With or Without a UN Mandate? : Exploring the Conflict Mitigating Abilities of Non-UN Peace Operations

University essay from Uppsala universitet/Institutionen för freds- och konfliktforskning

Abstract: Non-UN peace operations are becoming an increasingly important conflict mitigating tool. Whilst many studies find these operations unable to mitigate conflict and promote peace, the explanations for these findings mainly focus on material aspects like mission size and peacekeepers’ capability. In order to better understand the discrepancies between UN and non-UN peace operations’ success, this thesis argues that UN operations might be more efficient due to higher perceived legitimacy.

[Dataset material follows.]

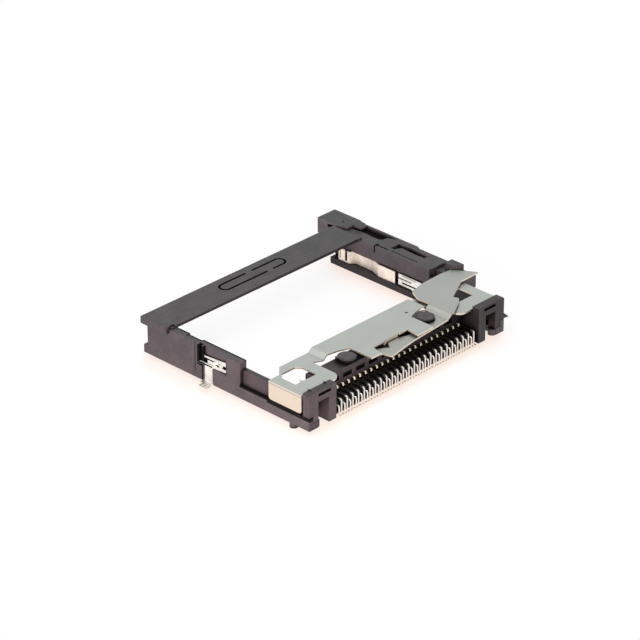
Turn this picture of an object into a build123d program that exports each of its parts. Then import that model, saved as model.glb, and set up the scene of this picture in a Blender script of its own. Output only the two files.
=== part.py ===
"""CompactFlash card socket: a header with two rows of pins, a frame that guides the card, and a
push rod, a lever and a plate that lift the card off the pins.

Lengths are in millimetres. The origin is on the board under the middle of the header, +X runs
along the contact rows, +Y towards the card's entry and +Z up."""
import os

from build123d import *

# Card and the room it slides in
card_edge = 6.16
card_gap = 0.1
neck_inset = 0.57
ledge_reach = 1.15
ledge_top = 1.15
groove_top = 3.4

# Contacts
pitch = 1.27
per_row = 25
row_pitch = 1.27
row_low_z = 1.315
pin_side = 0.4
pin_reach = 4.0
pin_taper = 0.7
tip_side = 0.16
tail_width = 0.28
tail_thick = 0.2
tail_bend = 0.28
tail_back = 3.0
tail_stagger = 0.1
foot_length = 0.5
run_low_z = 1.6
run_high_z = 2.45
shoulder_depth = 0.3

# Header moulding
body_end = 1.16
wall_back = 0.2
wall_thick = 1.4
header_top = 5.2
shelf_bottom = 3.9
shelf_depth = 3.0
shelf_step = 0.3
shelf_step_half = 8.4
recess_width = 2.0
recess_height = 0.8
recess_depth = 0.6
recess_bottom = 3.48
recess_pitch = 2.9
recess_count = 10
comb_base_top = 1.0
comb_reach = 2.8
fin_thick = 0.25
fin_top = 2.1
fin_round = 0.75
end_back = -3.4
end_wall = 1.45
end_top = 6.2
end_chamfer = 0.3
leg_width = 1.6
arch_width = 2.35
leg_depth = 2.6
arch_top = 4.4
slot_length = 2.75
slot_height = 0.5
slot_middle_z = 5.55
web_bottom = 1.2
web_front = 0.9
side_arm_thick = 0.35
side_arm_bottom = 2.3
side_arm_top = 4.85
side_lip_bottom = 3.7
side_arm_front = 11.4
boss_x = 8.97
boss_y = 1.45
boss_shaft_r = 0.9
boss_head_r = 1.54
boss_head_thick = 0.42

# Guide frame moulding
rail_top = 6.2
rail_front = 11.5
left_wall = 0.9
left_back = 32.2
frame_back = 33.1
lip_height = 1.4
bar_front = 26.9
bar_top = 6.65
bar_thick = 1.2
bar_lip = 0.55
bar_step = 0.25
bar_left = 23.0
bar_right = 21.1
bar_mark_left = -7.9
bar_mark_right = 6.7
bar_mark_front = 29.3
bar_mark_back = 31.65
mark_width = 0.34
mark_depth = 0.3
arm_back = -3.45
arm_low_top = 1.15
arm_high_top = 2.25
arm_end_front = -1.7
arm_gap = 0.05
lug_r = 0.7
lug_top = 1.0
peg_y = 0.6
peg_r = 0.7
peg_length = 0.95

# Push rod and button in the right rail
rod_width = 2.5
rod_gap = 0.1
rod_bottom = 3.05
rod_height = 2.55
rod_front = 5.55
rod_inner_wall = 1.1
rod_outer_wall = 0.5
horn_inset = 1.0
horn_width = 1.6
horn_front = 7.85
horn_back = 10.5
horn_slope_run = 1.27
horn_slope_rise = 1.13
rod_rib = 0.4
horn_top = 6.9
travel = 3.6
rail_back_right = 31.1
rail_rear_top = 3.7
pocket_wall = 0.22
pocket_floor = 3.97
roof_thick = 0.35
button_left = 21.4
button_width = 4.15
button_bottom = 3.9
button_top = 6.7
button_back = 37.1
button_skirt = 4.1
tongue_left = 23.53
tongue_front = 29.15

# Sheet metal
sheet = 0.3
strip = 0.15
lever_lift = 0.05
plate_lift = 0.1
blade_rise = 0.65
joggle_x = 11.0
joggle_run = 0.75
plate_back = 7.05
plate_front = -1.7
flange_bottom = 2.4
flange_back = 5.3
window_length = 4.6
window_edge = 1.6
window_front = 1.37
window_corner = 1.0
tab_bottom = 2.9
tab_length = 2.25
foot_reach = 1.75
foot_thick = 0.2
leaf_inset = 0.85

# Sizes that follow from the ones above
row_half = pitch * (per_row - 1) / 2
groove_half = row_half + card_edge + card_gap
guide_half = groove_half - neck_inset
ledge_half = groove_half - ledge_reach
body_half = row_half + body_end
leg_inner = body_half + leg_width
leg_outer = leg_inner + arch_width
side_arm_out = groove_half + 0.4
side_lip_in = groove_half - 0.55
arm_in = groove_half - 1.0
arm_high_in = groove_half + 0.05
peg_x = groove_half + 0.1
flange_in = groove_half + 0.55
window_out = flange_in - window_edge
window_in = window_out - window_length
tab_in = window_out - tab_length
row_high_z = row_low_z + row_pitch
wall_front = wall_back + wall_thick
pin_tip_y = wall_front + pin_reach
shelf_front = wall_back + shelf_depth
left_out = groove_half + left_wall
end_half = left_out
channel_in = groove_half + rod_inner_wall
channel_out = channel_in + rod_width + 2 * rod_gap
right_out = channel_out + rod_outer_wall
channel_bottom = rod_bottom - rod_gap
channel_top = rod_bottom + rod_height + rod_gap
rod_in = channel_in + rod_gap
rod_out = rod_in + rod_width
horn_left = rod_in + horn_inset
rod_top = rod_bottom + rod_height
lever_z = header_top + lever_lift
plate_z = header_top + plate_lift
blade_z = plate_z + blade_rise
blade_top = blade_z + sheet
tail_shift = pitch / 4
contact_xs = [pitch * k - row_half for k in range(per_row)]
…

In order to analyze whether the superior legitimacy of the UN explains their higher ability to mitigate conflict, this study analyzes whether non- UN peace operations authorized by the UN are more able to mitigate conflict than non-authorized peace operations. The argument is tested by applying an OLS regression to a data frame including all intrastate conflicts between 1993 and 2016 to study the covariation between conflict intensity and the presence of UN authorized and non-authorized peace operations. The results do not support the hypothesis that UN authorization increases non-UN peace operations’ conflict mitigating abilities. This suggests that material factors might better explain peace operations’ success or that UN authorization does not substantially increase the perceived legitimacy of non-UN peace operations.